The Bengals plan to use Volson at guard, as well. He got his first taste of playing for the defending AFC champions during the team’s one-day rookie minicamp.

Volson joins a Cincinnati team that revamped one of the NFL’s worst offensive lines from a year ago. This offseason, the Bengals signed three free agents – center Ted Karras, right guard Alex Cappa, and right tackle La’el Collins – to improve a unit that ranked 30th in pass block win rate last season and surrendered 19 sacks in a postseason run that ended in a Super Bowl loss.

That leaves the starting left guard position as the lone vacancy. Jackson Carman, last year’s second-round pick, is projected to be among Volson’s chief competitors for that spot. After ending the 2021 offseason workouts taking reps with the first team, Carman started training camp with the third-string unit and finished the year as a backup.

It appears the starting spot at left guard is open, which makes it one of the top position battles of the offseason. When the Bengals drafted him, Volson said he was ready to get to work.

During Tuesday’s practice session open to the media, Carman worked with the first-team offense while Volson was with the second-string unit.

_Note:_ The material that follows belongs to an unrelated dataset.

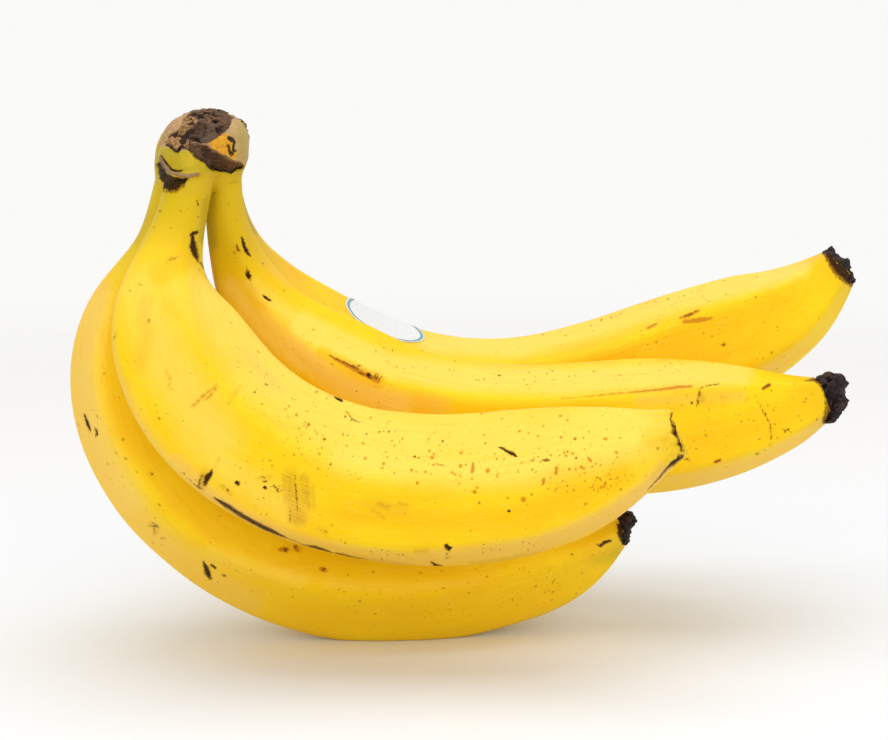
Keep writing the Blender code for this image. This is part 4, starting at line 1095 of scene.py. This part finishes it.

It will take a very strong camp for Volson to prove that he can be a Week 1 starter.

“I’m a physical player that prides myself on being the hardest worker in the room,” Volson said in a conference call with local reporters following his selection. “I’m just going to come in and work hard, and continue to play to and through the echo of the whistle.”

Kramer, the NDSU strength coach, said there should be zero concern about Volson putting in the work now that he’s in the NFL.

“You’re going to be more worried about him going around Cincinnati doing lawn care in the summer or doing landscaping work or something like that,” Kramer said. “That’s what you’re going to have to be concerned [about] with him – that the kid doesn’t overdo it, not that he’s going to get out of his routine.”